Brazilian Oral Research, 2012
Our understanding of dental plaque biofilm has evolved since the nonspecific plaque hypothesis that considered plaque as a nonspecific mass of native microorganisms that, because of lack of oral hygiene, builds up in proportions great enough to overcome the host resistance threshold and affect the tooth structure and tooth supporting tissues. A great diversity of microorganisms-over 700 species-was detected in the oral cavity, and evidence shows that the investigation of specific microorganisms or associations of microorganisms as etiological agents for periodontal diseases and caries is not a simplistic approach. Although clinical evidence shows that oral mechanical hygiene is fundamental to prevent and control caries and periodontal disease, it is important to highlight that optimal control is not achieved by most individuals.
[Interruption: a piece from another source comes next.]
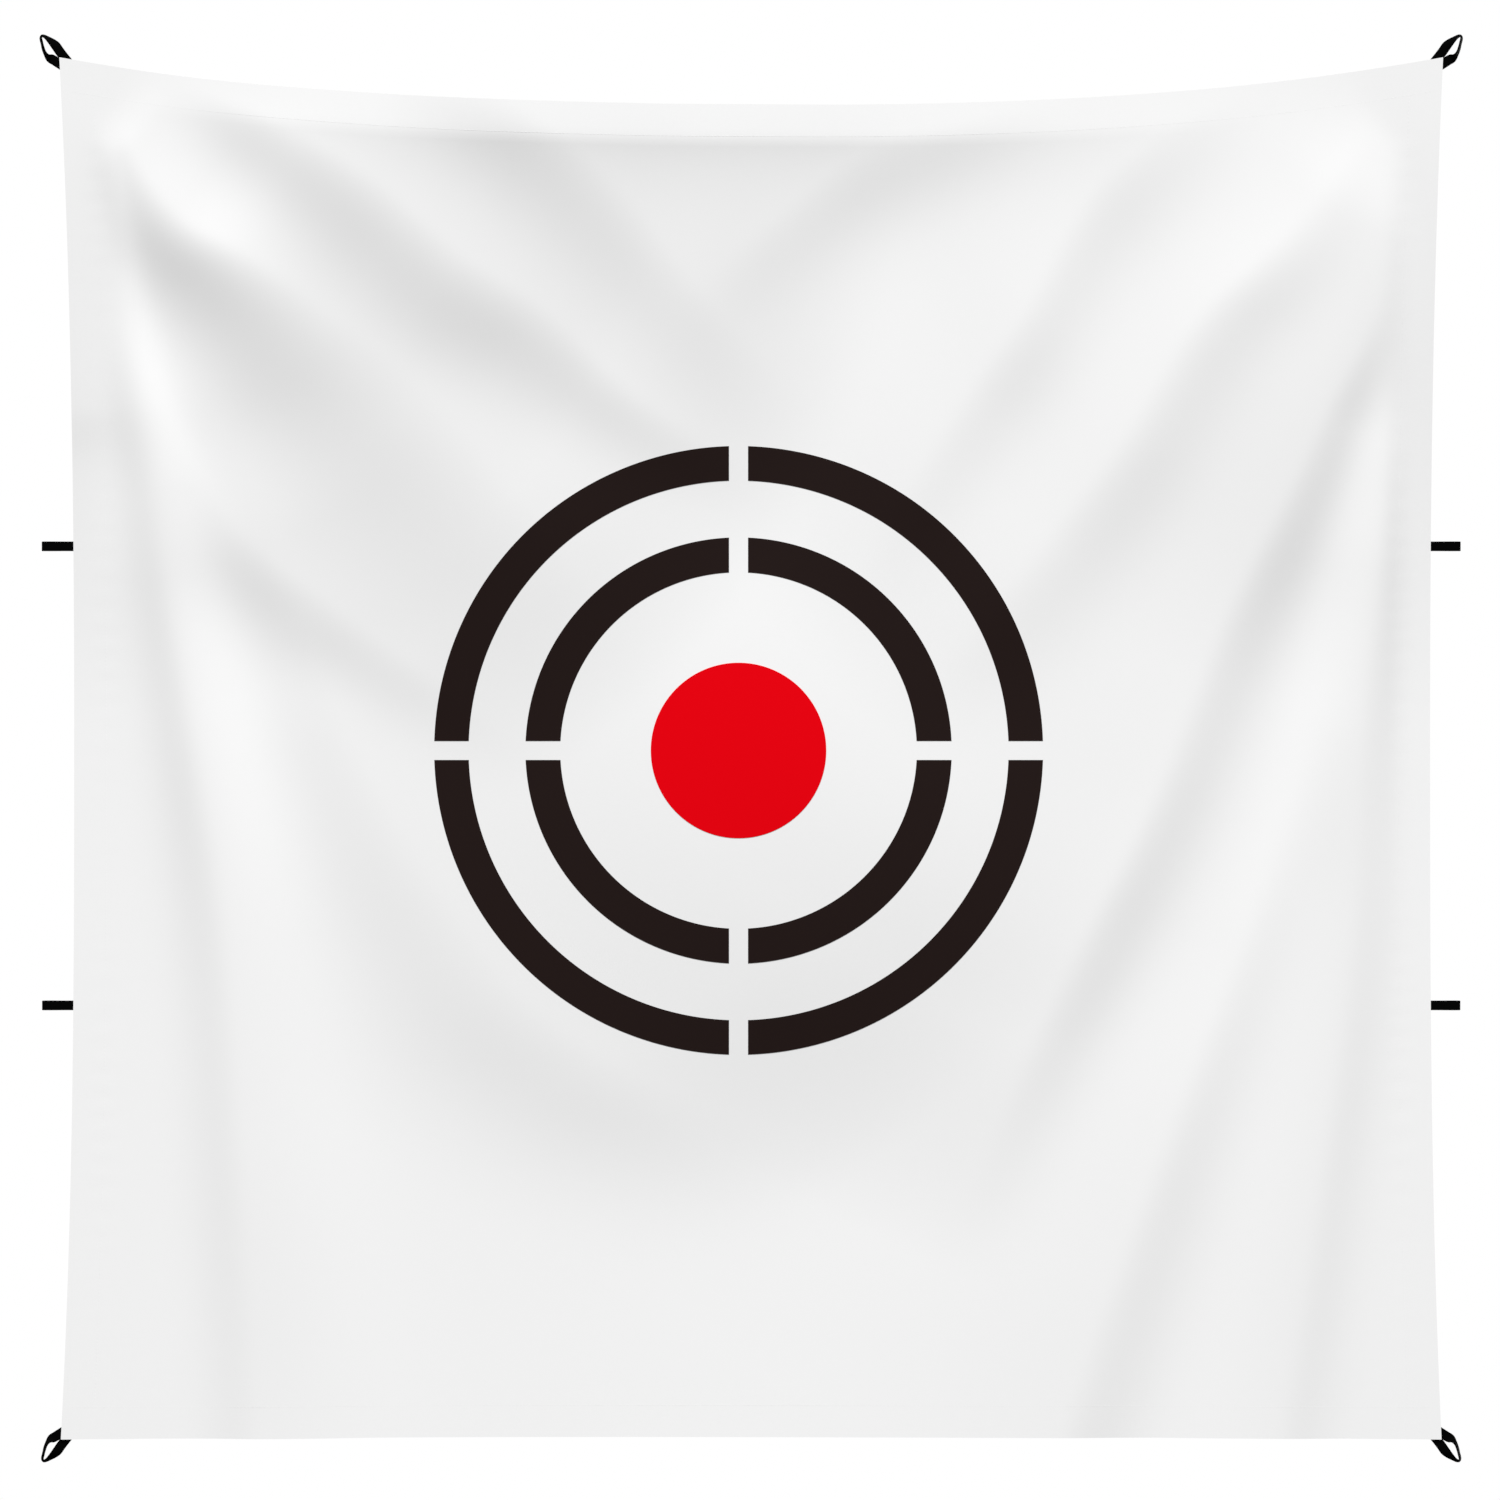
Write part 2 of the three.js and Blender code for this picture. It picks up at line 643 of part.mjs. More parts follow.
const BESIDE_CLOTH = 1;
const BESIDE_FIRST_LEG = 2.6;

// The directions at a corner: outwards along the loop, and across it towards the top or bottom edge.
function cornerFrame(signX, signZ) {
  const outwards = new THREE.Vector3(signX * Math.cos(tilt), 0, signZ * Math.sin(tilt));
  const across = new THREE.Vector3(-signX * Math.sin(tilt), 0, signZ * Math.cos(tilt));
  const corner = new THREE.Vector3(signX * halfWidth, signZ > 0 ? 0 : setBack, signZ * halfHeight);
  const place = (u, v, y = 0) => {
    const p = corner.clone().addScaledVector(outwards, u).addScaledVector(across, v);
    return p.setY(corner.y + y);
  };
  return { outwards, across, corner, place };
}

// The route with a station added in the middle of each stretch that twists much.
function refined(route) {
  const stops = route.map((_, k) => k);
  const curves = route[0].map((_, c) => curveThrough(stops, route.map((station) => station[c]), false));
  return route.flatMap((station, k) => {
    const twists = k + 1 < route.length && Math.abs(route[k + 1][3] - station[3]) > MOST_TWIST;
    return twists ? [station, curves.map((curve) => curve(k + 0.5))] : [station];
  });
}

function cornerStrip({ outwards, across, place }) {
  const route = refined(cornerRoute);
  const stations = route.map(([u, v, y, twist], k) => {
    const [u0, v0] = route[Math.max(0, k - 1)];
    const [u1, v1] = route[Math.min(route.length - 1, k + 1)];
    const sideways = new THREE.Vector3();
    sideways.addScaledVector(outwards, -(v1 - v0)).addScaledVector(across, u1 - u0).normalize();
    const angle = THREE.MathUtils.degToRad(twist);
    const width = sideways.multiplyScalar(Math.cos(angle)).add(new THREE.Vector3(0, Math.sin(angle), 0));
    return { middle: place(u, v, y), width };
  });
  return strip(stations);
}

// The two sewn legs: apart where they leave the corner, and pressed into one patch behind the hem.
function cornerEnd({ corner, place }) {
  const half = STRIP_WIDTH / 2;
  const outline = (points) => ccw(points.map(([u, v]) => {
    const p = place(u, v);
    return [p.x, p.z];
  }));
  const leg = (across) => {
    const [inner, outer] = [LEGS_PART_AT - LEG_OVERLAP, LEGS_REACH];
    return outline([
      [inner, across(inner) - half], [outer, across(outer) - half],
      [outer, across(outer) + half], [inner, across(inner) + half],
    ]);
  };
  const patch = outline([
    [-SEWN_LENGTH, secondLegAcross(-SEWN_LENGTH) - half],
    [LEGS_PART_AT, secondLegAcross(LEGS_PART_AT) - half],
    [LEGS_PART_AT, FIRST_LEG_ACROSS + half],
    [-SEWN_LENGTH, FIRST_LEG_ACROSS + half],
  ]);
  const middle = corner.y;
  const pressed = prism(patch, middle - STRIP_THICKNESS, middle + STRIP_THICKNESS);
  const front = prism(leg(() => FIRST_LEG_ACROSS), middle - STRIP_THICKNESS, middle + LAYER_OVERLAP);
  const back = prism(leg(secondLegAcross), middle - LAYER_OVERLAP, middle + STRIP_THICKNESS);
  return pressed.add(front).add(back);
}

// A box stitch: a rectangle of thread with a cross inside it.
function boxStitch(outlineOf) {
  const l = STITCH_LENGTH / 2;
  const w = STITCH_WIDTH / 2;
  const t = THREAD_WIDTH / 2;
  const diagonal = (t * Math.hypot(l, w)) / w;
  const outer = [[-l, -w], [l, -w], [l, w], [-l, w]];
  const a = l - 2 * t;
  const b = w - 2 * t;
  const endHole = [[a, -b + b * diagonal / a], [a, b - b * diagonal / a], [diagonal, 0]];
  const sideHole = [[-a + diagonal, b], [0, b * diagonal / a], [a - diagonal, b]];
  const flipX = ([x, z]) => [-x, z];
  const flipZ = ([x, z]) => [x, -z];
  const holes = [endHole, endHole.map(flipX), sideHole, sideHole.map(flipZ)];
  return { outer: ccw(outlineOf(outer)), holes: holes.map((hole) => ccw(outlineOf(hole)).reverse()) };
}

const UP = new THREE.Vector3(0, 0, 1);
const ACROSS_CLOTH = new THREE.Vector3(1, 0, 0);

function addCornerLoop(name, signX, signZ) {
  const frame = cornerFrame(signX, signZ);
  const whole = cornerStrip(frame);
  const atTop = signZ > 0;
  // A top loop is held while the cloth swings below it, about a line along the cloth's top. A
  // bottom loop is free, and flexes about a line square to itself.
  const away = atTop ? UP : frame.outwards;
  const axis = atTop ? ACROSS_CLOTH : frame.across.clone().normalize();
  const pivot = atTop
    ? frame.corner.clone().addScaledVector(UP, SWING_AXIS_ABOVE_CORNER)
    : frame.place(CORNER_FLEX_REACH, 0);
  // The second leg is beside the cloth at the top, and beside the first leg at the bottom.
  const twistRadius = atTop ? TOP_TWIST_RADIUS : BOTTOM_TWIST_RADIUS;
  const beside = atTop
    ? pivot.clone().add(new THREE.Vector3(signX * (CUT / 2 + BESIDE_CLOTH), 0, 0))
    : frame.place(CORNER_FLEX_REACH, -CUT / 2 - BESIDE_FIRST_LEG);
  const knuckle = bar(pivot, axis, knuckleRadius, CUT).add(bar(beside, axis, twistRadius, CUT));
  const cleared = bar(pivot, axis, knuckleRadius + SEAT + FLEX_CLEARANCE, CUT)
    .add(bar(beside, axis, twistRadius + SEAT, CUT + 2 * SEAT));
  const free = block(pivot, away, CUT).add(knuckle);
  const kept = block(pivot, away.clone().negate(), CUT).subtract(cleared);
  addPiece(`loop_${name}`, toGeometry(whole.intersect(free)), webbing());
  addPiece(`webbing_end_${name}`, toGeometry(cornerEnd(frame).intersect(kept)), webbing());
  const stitchAt = frame.place(CORNER_STITCH_OUTWARDS, CORNER_STITCH_ACROSS);
  const stitch = boxStitch((points) => points.map(([l, w]) => {
    const p = stitchAt.clone().addScaledVector(frame.outwards, l).addScaledVector(frame.across, w);
    return [p.x, p.z];
  }));
  const front = frame.corner.y + STRIP_THICKNESS + SEAT;
  const thread = prism(stitch.outer, front, front + THREAD_THICKNESS, stitch.holes);
  addPiece(`stitch_${name}`, toGeometry(thread), blackThread());
}

addCornerLoop("top_left", -1, 1);
addCornerLoop("top_right", 1, 1);
addCornerLoop("bottom_left", -1, -1);
addCornerLoop("bottom_right", 1, -1);

// ---- side loops

// Seen from above: two legs leave the edge together, part round the eye and meet at the tip.
function sideLoop(signX, z, [edge, clothDepth]) {
  const depth = clothDepth + (webbingFront + webbingBack) / 2;
  const pivotX = edge + signX * (knuckleRadius + SEAT + FLEX_CLEARANCE);
  const tip = signX * (halfWidth + SIDE_LOOP_REACH);
  const length = Math.abs(tip - pivotX) - STRIP_THICKNESS / 2;
  const eye = SIDE_EYE_HALF_WIDTH + STRIP_THICKNESS / 2;
  const half = [
    [-4, legOffset], [3, legOffset], [6, legOffset + 0.1], [length - 20, legOffset + 0.9],
    [length - 15, eye * 0.75], [length - 10, eye], [length - 5, eye], [length - 1.6, eye * 0.72],
    [length, eye * 0.3],
  ];
  const route = [...half, ...[...half].reverse().map(([u, y]) => [u, -y])];
  const stations = route.map(([u, y]) => ({
    middle: new THREE.Vector3(pivotX + signX * u, depth - y, z),
    width: UP.clone(),
  }));
  const pivot = new THREE.Vector3(pivotX, depth, z);
  const outwards = new THREE.Vector3(signX, 0, 0);
  const free = block(pivot, outwards, CUT).add(bar(pivot, UP, knuckleRadius, CUT));
  return strip(stations).intersect(free);
}

function addSideLoop(name, signX, z) {
  const edgeThere = sideEdgeAt(signX < 0 ? 0 : CELLS, z);
  const [edge] = edgeThere;
  addPiece(`loop_${name}`, toGeometry(sideLoop(signX, z, edgeThere)), webbing());
  const half = STRIP_WIDTH / 2;
  const inner = edge - signX * SEWN_LENGTH;
  const outer = edge - signX * PAST_EDGE;
  const end = ccw([[inner, z - half], [outer, z - half], [outer, z + half], [inner, z + half]]);
  addPiece(`webbing_end_${name}`, conforming(end, webbingFront, webbingBack), webbing());
  const stitchX = edge - (signX * SEWN_LENGTH) / 2;
  const stitch = boxStitch((points) => points.map(([l, w]) => [stitchX + l, z + w]));
  const front = webbingBack + SEAT;
  const thread = conforming(stitch.outer, front, front + THREAD_THICKNESS, stitch.holes);
  addPiece(`stitch_${name}`, thread, blackThread());
}

addSideLoop("left_upper", -1, SIDE_LOOP_UPPER_Z);
addSideLoop("left_lower", -1, SIDE_LOOP_LOWER_Z);
addSideLoop("right_upper", 1, SIDE_LOOP_UPPER_Z);
addSideLoop("right_lower", 1, SIDE_LOOP_LOWER_Z);

export default object;
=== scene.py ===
# A square golf target cloth that hangs by two webbing loops, dressed on its CAD frame.
# Lengths are in millimetres until a mesh is made, and in metres for the floor and the camera.
# The printed front faces -Y, and +Z is up as the cloth hangs.

import math

import bpy
import numpy as np
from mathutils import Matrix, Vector


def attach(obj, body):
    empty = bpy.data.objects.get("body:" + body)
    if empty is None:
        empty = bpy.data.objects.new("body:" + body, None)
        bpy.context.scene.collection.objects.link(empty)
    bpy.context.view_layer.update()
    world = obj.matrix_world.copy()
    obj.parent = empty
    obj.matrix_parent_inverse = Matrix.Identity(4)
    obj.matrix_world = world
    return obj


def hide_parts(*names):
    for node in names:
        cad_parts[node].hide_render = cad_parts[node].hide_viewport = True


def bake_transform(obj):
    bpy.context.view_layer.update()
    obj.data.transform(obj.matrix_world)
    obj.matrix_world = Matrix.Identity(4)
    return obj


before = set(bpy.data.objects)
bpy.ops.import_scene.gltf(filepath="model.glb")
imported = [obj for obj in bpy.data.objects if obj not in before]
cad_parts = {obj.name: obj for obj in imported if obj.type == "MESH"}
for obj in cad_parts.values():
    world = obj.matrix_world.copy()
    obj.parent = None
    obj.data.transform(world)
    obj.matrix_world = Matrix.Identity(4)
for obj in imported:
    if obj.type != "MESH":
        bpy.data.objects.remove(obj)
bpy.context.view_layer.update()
MM = 0.001

# ---------------------------------------------------------------- dimensions, as in the part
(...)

Thus the complementary use of chemotherapeutic agents has been investigated as a way to overcome the deficiencies of mechanical oral hygiene habits, insofar as they reduce both plaque formation and gingival inflammation, and represent a valid strategy to change the biofilm and maintain dental and periodontal health. The role of the dental professional is to monitor patients and offer them the best recommendations to preserve oral health throughout their life. With this in mind, chemical control should be indicated as part of daily oral hygiene, together with mechanical procedures, for all individuals who present supragingival and/or subgingival biofilm, taking into account age, physical and/or psychological limitations, allergies, and other factors.